Galloway waited on the porch, Serena's horse tacked and tethered to the lower banister.
"Mrs. Pemberton will be staying in today," Pemberton told him.
Galloway made no reply but gazed intently at Cheney's heavy black physician's bag as Pemberton led the doctor into the house.
Serena sat on the bed edge. Her face was pale, gray eyes seemingly focused on something far away, her shallow breaths such as one might use while holding something fragile or dangerous. Serena's peignoir lay open, the dark-blue silk rippling back to reveal her rounded belly.
"Lie down on your side," Doctor Cheney said, and took a stethoscope from his bag. The doctor pressed the instrument to Serena's stomach, listening attentively a few moments. He nodded to himself and lifted the bright-steel bell from Serena's skin, freed the stethoscope's prongs so the instrument hung around his neck.

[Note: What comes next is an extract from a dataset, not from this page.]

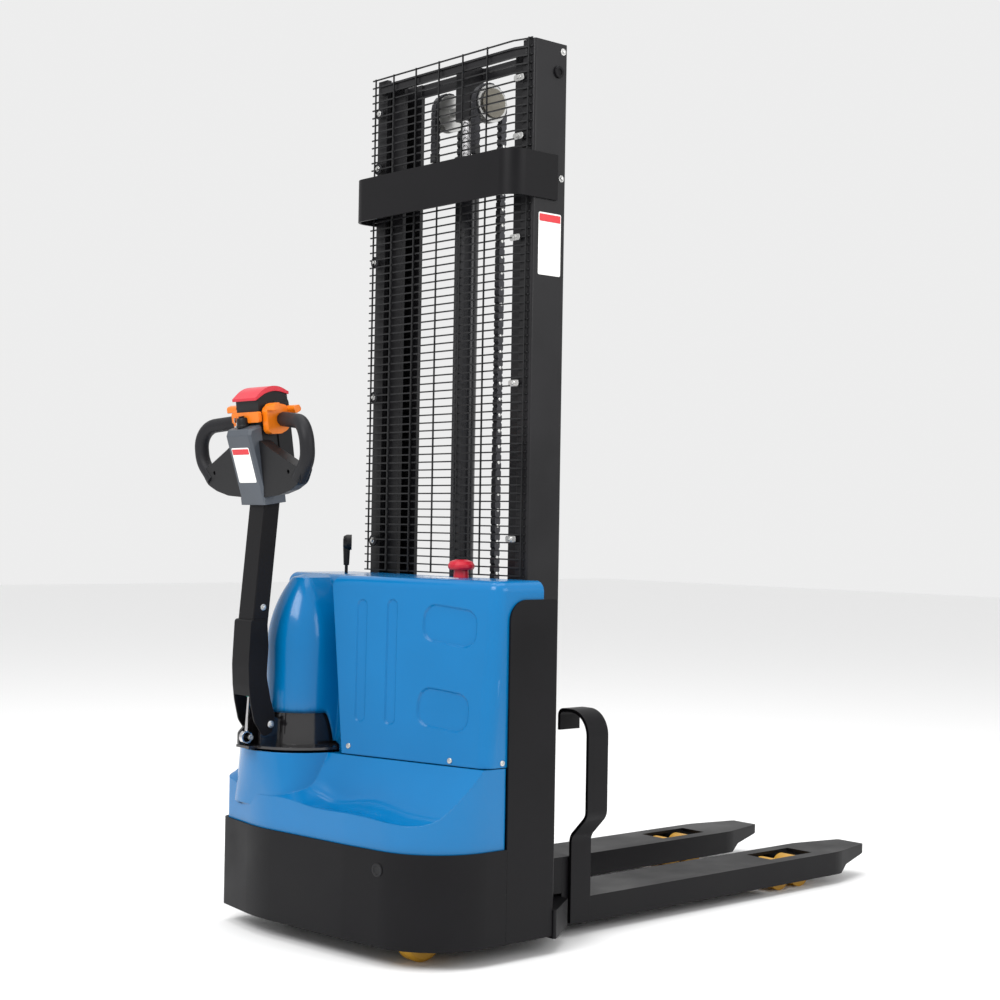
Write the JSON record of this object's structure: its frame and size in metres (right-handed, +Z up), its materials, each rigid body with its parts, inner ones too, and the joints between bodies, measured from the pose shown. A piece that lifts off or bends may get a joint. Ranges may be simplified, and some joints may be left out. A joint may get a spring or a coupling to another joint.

"All is well, madam," Doctor Cheney said. "It's normal for women to be susceptible to minor, sometimes even nonexistent pains, especially when with child. What you're feeling is probably a mild gastrointestinal upset, or to put it less delicately, excessive gas."
"Mrs. Pemberton is no malingerer," Pemberton said as Serena slowly raised herself to a sitting position.
Doctor Cheney placed the stethoscope back in his physician's bag, pinched its metal snap closed.
"I don't mean to imply such. The mind is its own place, as the poet tells us, and has its own peculiar reality. What one feels one feels."
Pemberton watched Cheney flatten his hand as if preparing to pat his patient on the shoulder, but the physican wisely reconsidered and let the hand remain by his side.
"I assure you that she will be better by tomorrow," Doctor Cheney said when they stepped back out on the porch.
"Is there anything that will help until then?" Pemberton asked, nodding at Galloway sitting on the steps. "Galloway can go to the commissary, to town if necessary."
"Yes," Doctor Cheney said, addressing Galloway. "Go to the commissary and fetch your mistress a bag of peppermints. I find they do wonders when my stomach is sour."